start Given material
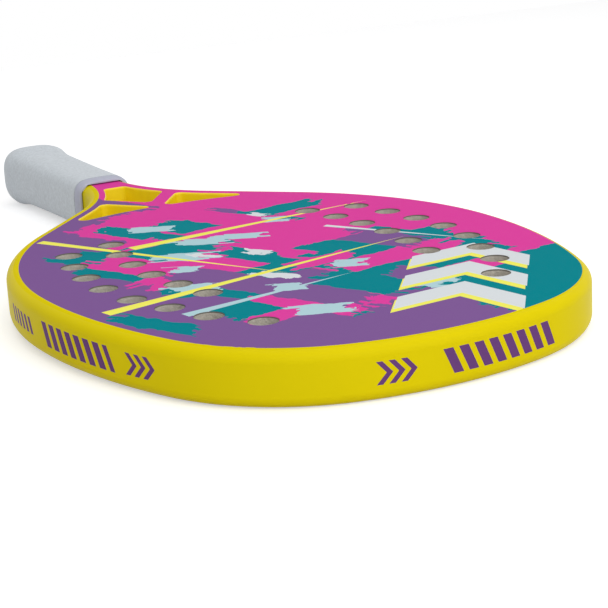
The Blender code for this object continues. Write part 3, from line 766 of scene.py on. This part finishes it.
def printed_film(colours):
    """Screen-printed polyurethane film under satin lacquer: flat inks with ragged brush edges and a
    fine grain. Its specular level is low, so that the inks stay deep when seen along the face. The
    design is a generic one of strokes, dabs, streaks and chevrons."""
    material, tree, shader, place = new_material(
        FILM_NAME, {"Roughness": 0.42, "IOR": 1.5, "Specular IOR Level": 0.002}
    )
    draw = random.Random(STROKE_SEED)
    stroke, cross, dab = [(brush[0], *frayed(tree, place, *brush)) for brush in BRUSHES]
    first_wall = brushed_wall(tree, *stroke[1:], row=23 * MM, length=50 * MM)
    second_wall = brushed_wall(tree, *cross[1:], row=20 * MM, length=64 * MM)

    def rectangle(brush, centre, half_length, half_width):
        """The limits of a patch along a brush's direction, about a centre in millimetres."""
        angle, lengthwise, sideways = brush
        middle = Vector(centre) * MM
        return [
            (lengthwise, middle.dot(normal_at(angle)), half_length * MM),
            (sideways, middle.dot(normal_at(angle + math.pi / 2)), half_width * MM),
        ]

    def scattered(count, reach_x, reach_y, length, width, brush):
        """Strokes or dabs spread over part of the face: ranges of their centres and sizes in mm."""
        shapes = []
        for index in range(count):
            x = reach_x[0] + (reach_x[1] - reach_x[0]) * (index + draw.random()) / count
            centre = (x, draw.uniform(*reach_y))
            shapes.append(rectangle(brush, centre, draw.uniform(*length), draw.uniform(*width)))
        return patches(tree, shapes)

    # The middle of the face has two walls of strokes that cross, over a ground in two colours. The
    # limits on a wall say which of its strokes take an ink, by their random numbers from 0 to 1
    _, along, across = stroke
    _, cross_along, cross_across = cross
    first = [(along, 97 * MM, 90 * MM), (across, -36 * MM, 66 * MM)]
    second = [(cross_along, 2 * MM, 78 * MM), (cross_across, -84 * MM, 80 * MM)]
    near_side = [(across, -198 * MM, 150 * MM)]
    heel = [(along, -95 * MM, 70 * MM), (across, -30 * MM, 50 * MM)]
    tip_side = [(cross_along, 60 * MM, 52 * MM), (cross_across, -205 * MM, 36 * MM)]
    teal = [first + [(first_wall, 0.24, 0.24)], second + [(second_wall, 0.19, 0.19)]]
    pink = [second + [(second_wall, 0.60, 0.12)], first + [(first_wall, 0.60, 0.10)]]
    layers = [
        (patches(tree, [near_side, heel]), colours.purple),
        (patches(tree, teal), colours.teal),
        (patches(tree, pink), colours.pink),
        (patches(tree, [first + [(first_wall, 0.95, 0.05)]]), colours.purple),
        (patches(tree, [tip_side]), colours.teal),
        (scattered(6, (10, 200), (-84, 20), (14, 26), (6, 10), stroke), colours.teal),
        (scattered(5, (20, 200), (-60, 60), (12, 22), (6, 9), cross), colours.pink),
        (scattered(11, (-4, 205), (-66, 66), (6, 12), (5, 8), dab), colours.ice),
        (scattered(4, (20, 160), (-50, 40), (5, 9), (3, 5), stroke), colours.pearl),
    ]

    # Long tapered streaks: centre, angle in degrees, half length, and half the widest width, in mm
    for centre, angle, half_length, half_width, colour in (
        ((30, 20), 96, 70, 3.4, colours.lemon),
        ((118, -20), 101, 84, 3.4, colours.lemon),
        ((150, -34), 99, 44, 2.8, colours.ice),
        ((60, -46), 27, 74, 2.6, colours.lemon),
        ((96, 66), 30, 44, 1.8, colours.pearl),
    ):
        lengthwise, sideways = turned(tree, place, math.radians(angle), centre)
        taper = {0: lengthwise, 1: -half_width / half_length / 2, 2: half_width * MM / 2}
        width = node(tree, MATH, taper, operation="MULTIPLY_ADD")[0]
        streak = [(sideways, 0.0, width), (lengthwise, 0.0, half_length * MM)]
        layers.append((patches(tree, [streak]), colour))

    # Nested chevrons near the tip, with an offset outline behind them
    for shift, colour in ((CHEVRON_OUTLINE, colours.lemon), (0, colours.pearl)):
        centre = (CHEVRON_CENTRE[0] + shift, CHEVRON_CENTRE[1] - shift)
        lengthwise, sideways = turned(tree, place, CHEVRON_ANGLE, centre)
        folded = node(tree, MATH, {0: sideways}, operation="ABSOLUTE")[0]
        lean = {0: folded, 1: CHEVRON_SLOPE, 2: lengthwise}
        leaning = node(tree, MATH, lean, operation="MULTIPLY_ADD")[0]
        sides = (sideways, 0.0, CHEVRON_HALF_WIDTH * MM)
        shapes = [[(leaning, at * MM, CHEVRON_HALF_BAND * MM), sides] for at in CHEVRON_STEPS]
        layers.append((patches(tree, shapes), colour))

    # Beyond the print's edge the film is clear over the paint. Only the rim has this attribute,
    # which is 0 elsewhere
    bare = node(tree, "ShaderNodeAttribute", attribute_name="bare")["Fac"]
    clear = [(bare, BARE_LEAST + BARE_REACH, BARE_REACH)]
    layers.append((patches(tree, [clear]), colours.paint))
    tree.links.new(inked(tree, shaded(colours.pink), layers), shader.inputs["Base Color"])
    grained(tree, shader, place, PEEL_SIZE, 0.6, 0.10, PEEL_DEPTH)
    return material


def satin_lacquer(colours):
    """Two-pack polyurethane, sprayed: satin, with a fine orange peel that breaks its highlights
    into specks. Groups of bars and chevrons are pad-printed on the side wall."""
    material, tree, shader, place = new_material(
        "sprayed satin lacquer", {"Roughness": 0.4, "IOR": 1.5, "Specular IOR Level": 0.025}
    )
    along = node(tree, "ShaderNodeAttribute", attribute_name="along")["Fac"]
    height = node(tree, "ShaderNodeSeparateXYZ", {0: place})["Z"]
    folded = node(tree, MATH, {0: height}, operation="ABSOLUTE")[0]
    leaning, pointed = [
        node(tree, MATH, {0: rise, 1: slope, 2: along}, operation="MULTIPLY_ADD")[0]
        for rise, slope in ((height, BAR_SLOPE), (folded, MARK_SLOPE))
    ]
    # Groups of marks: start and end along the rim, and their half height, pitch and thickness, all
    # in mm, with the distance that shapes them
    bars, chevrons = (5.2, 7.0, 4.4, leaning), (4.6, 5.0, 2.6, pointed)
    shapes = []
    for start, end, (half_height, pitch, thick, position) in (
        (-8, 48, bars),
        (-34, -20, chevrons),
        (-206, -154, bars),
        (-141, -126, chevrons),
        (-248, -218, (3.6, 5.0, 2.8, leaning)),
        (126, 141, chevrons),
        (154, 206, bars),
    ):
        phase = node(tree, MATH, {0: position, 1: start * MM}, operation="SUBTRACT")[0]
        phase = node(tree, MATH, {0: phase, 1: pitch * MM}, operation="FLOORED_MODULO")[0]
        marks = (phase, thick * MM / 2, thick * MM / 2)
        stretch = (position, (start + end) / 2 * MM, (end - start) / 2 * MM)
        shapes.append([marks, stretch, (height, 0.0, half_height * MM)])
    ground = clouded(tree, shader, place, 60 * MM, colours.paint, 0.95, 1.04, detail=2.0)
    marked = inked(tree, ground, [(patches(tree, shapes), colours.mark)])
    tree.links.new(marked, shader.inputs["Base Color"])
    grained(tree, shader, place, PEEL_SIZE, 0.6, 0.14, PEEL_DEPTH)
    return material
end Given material
:: Your goal ::
Return every line exactly.

:: Expected answer ::
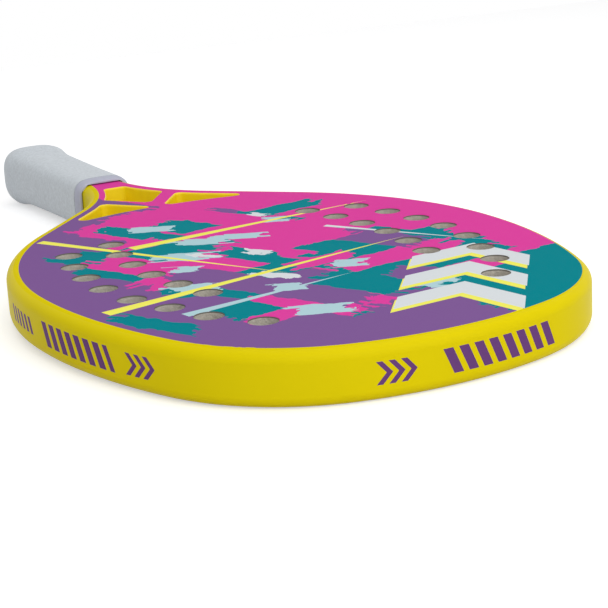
The Blender code for this object continues. Write part 3, from line 766 of scene.py on. This part finishes it.
def printed_film(colours):
    """Screen-printed polyurethane film under satin lacquer: flat inks with ragged brush edges and a
    fine grain. Its specular level is low, so that the inks stay deep when seen along the face. The
    design is a generic one of strokes, dabs, streaks and chevrons."""
    material, tree, shader, place = new_material(
        FILM_NAME, {"Roughness": 0.42, "IOR": 1.5, "Specular IOR Level": 0.002}
    )
    draw = random.Random(STROKE_SEED)
    stroke, cross, dab = [(brush[0], *frayed(tree, place, *brush)) for brush in BRUSHES]
    first_wall = brushed_wall(tree, *stroke[1:], row=23 * MM, length=50 * MM)
    second_wall = brushed_wall(tree, *cross[1:], row=20 * MM, length=64 * MM)

    def rectangle(brush, centre, half_length, half_width):
        """The limits of a patch along a brush's direction, about a centre in millimetres."""
        angle, lengthwise, sideways = brush
        middle = Vector(centre) * MM
        return [
            (lengthwise, middle.dot(normal_at(angle)), half_length * MM),
            (sideways, middle.dot(normal_at(angle + math.pi / 2)), half_width * MM),
        ]

    def scattered(count, reach_x, reach_y, length, width, brush):
        """Strokes or dabs spread over part of the face: ranges of their centres and sizes in mm."""
        shapes = []
        for index in range(count):
            x = reach_x[0] + (reach_x[1] - reach_x[0]) * (index + draw.random()) / count
            centre = (x, draw.uniform(*reach_y))
            shapes.append(rectangle(brush, centre, draw.uniform(*length), draw.uniform(*width)))
        return patches(tree, shapes)

    # The middle of the face has two walls of strokes that cross, over a ground in two colours. The
    # limits on a wall say which of its strokes take an ink, by their random numbers from 0 to 1
    _, along, across = stroke
    _, cross_along, cross_across = cross
    first = [(along, 97 * MM, 90 * MM), (across, -36 * MM, 66 * MM)]
    second = [(cross_along, 2 * MM, 78 * MM), (cross_across, -84 * MM, 80 * MM)]
    near_side = [(across, -198 * MM, 150 * MM)]
    heel = [(along, -95 * MM, 70 * MM), (across, -30 * MM, 50 * MM)]
    tip_side = [(cross_along, 60 * MM, 52 * MM), (cross_across, -205 * MM, 36 * MM)]
    teal = [first + [(first_wall, 0.24, 0.24)], second + [(second_wall, 0.19, 0.19)]]
    pink = [second + [(second_wall, 0.60, 0.12)], first + [(first_wall, 0.60, 0.10)]]
    layers = [
        (patches(tree, [near_side, heel]), colours.purple),
        (patches(tree, teal), colours.teal),
        (patches(tree, pink), colours.pink),
        (patches(tree, [first + [(first_wall, 0.95, 0.05)]]), colours.purple),
        (patches(tree, [tip_side]), colours.teal),
        (scattered(6, (10, 200), (-84, 20), (14, 26), (6, 10), stroke), colours.teal),
        (scattered(5, (20, 200), (-60, 60), (12, 22), (6, 9), cross), colours.pink),
        (scattered(11, (-4, 205), (-66, 66), (6, 12), (5, 8), dab), colours.ice),
        (scattered(4, (20, 160), (-50, 40), (5, 9), (3, 5), stroke), colours.pearl),
    ]

    # Long tapered streaks: centre, angle in degrees, half length, and half the widest width, in mm
    for centre, angle, half_length, half_width, colour in (
        ((30, 20), 96, 70, 3.4, colours.lemon),
        ((118, -20), 101, 84, 3.4, colours.lemon),
        ((150, -34), 99, 44, 2.8, colours.ice),
        ((60, -46), 27, 74, 2.6, colours.lemon),
        ((96, 66), 30, 44, 1.8, colours.pearl),
    ):
        lengthwise, sideways = turned(tree, place, math.radians(angle), centre)
        taper = {0: lengthwise, 1: -half_width / half_length / 2, 2: half_width * MM / 2}
        width = node(tree, MATH, taper, operation="MULTIPLY_ADD")[0]
        streak = [(sideways, 0.0, width), (lengthwise, 0.0, half_length * MM)]
        layers.append((patches(tree, [streak]), colour))

    # Nested chevrons near the tip, with an offset outline behind them
    for shift, colour in ((CHEVRON_OUTLINE, colours.lemon), (0, colours.pearl)):
        centre = (CHEVRON_CENTRE[0] + shift, CHEVRON_CENTRE[1] - shift)
        lengthwise, sideways = turned(tree, place, CHEVRON_ANGLE, centre)
        folded = node(tree, MATH, {0: sideways}, operation="ABSOLUTE")[0]
        lean = {0: folded, 1: CHEVRON_SLOPE, 2: lengthwise}
        leaning = node(tree, MATH, lean, operation="MULTIPLY_ADD")[0]
        sides = (sideways, 0.0, CHEVRON_HALF_WIDTH * MM)
        shapes = [[(leaning, at * MM, CHEVRON_HALF_BAND * MM), sides] for at in CHEVRON_STEPS]
        layers.append((patches(tree, shapes), colour))

    # Beyond the print's edge the film is clear over the paint. Only the rim has this attribute,
    # which is 0 elsewhere
    bare = node(tree, "ShaderNodeAttribute", attribute_name="bare")["Fac"]
    clear = [(bare, BARE_LEAST + BARE_REACH, BARE_REACH)]
    layers.append((patches(tree, [clear]), colours.paint))
    tree.links.new(inked(tree, shaded(colours.pink), layers), shader.inputs["Base Color"])
    grained(tree, shader, place, PEEL_SIZE, 0.6, 0.10, PEEL_DEPTH)
    return material


def satin_lacquer(colours):
    """Two-pack polyurethane, sprayed: satin, with a fine orange peel that breaks its highlights
    into specks. Groups of bars and chevrons are pad-printed on the side wall."""
    material, tree, shader, place = new_material(
        "sprayed satin lacquer", {"Roughness": 0.4, "IOR": 1.5, "Specular IOR Level": 0.025}
    )
    along = node(tree, "ShaderNodeAttribute", attribute_name="along")["Fac"]
    height = node(tree, "ShaderNodeSeparateXYZ", {0: place})["Z"]
    folded = node(tree, MATH, {0: height}, operation="ABSOLUTE")[0]
    leaning, pointed = [
        node(tree, MATH, {0: rise, 1: slope, 2: along}, operation="MULTIPLY_ADD")[0]
        for rise, slope in ((height, BAR_SLOPE), (folded, MARK_SLOPE))
    ]
    # Groups of marks: start and end along the rim, and their half height, pitch and thickness, all
    # in mm, with the distance that shapes them
    bars, chevrons = (5.2, 7.0, 4.4, leaning), (4.6, 5.0, 2.6, pointed)
    shapes = []
    for start, end, (half_height, pitch, thick, position) in (
        (-8, 48, bars),
        (-34, -20, chevrons),
        (-206, -154, bars),
        (-141, -126, chevrons),
        (-248, -218, (3.6, 5.0, 2.8, leaning)),
        (126, 141, chevrons),
        (154, 206, bars),
    ):
        phase = node(tree, MATH, {0: position, 1: start * MM}, operation="SUBTRACT")[0]
        phase = node(tree, MATH, {0: phase, 1: pitch * MM}, operation="FLOORED_MODULO")[0]
        marks = (phase, thick * MM / 2, thick * MM / 2)
        stretch = (position, (start + end) / 2 * MM, (end - start) / 2 * MM)
        shapes.append([marks, stretch, (height, 0.0, half_height * MM)])
    ground = clouded(tree, shader, place, 60 * MM, colours.paint, 0.95, 1.04, detail=2.0)
    marked = inked(tree, ground, [(patches(tree, shapes), colours.mark)])
    tree.links.new(marked, shader.inputs["Base Color"])
    grained(tree, shader, place, PEEL_SIZE, 0.6, 0.14, PEEL_DEPTH)
    return material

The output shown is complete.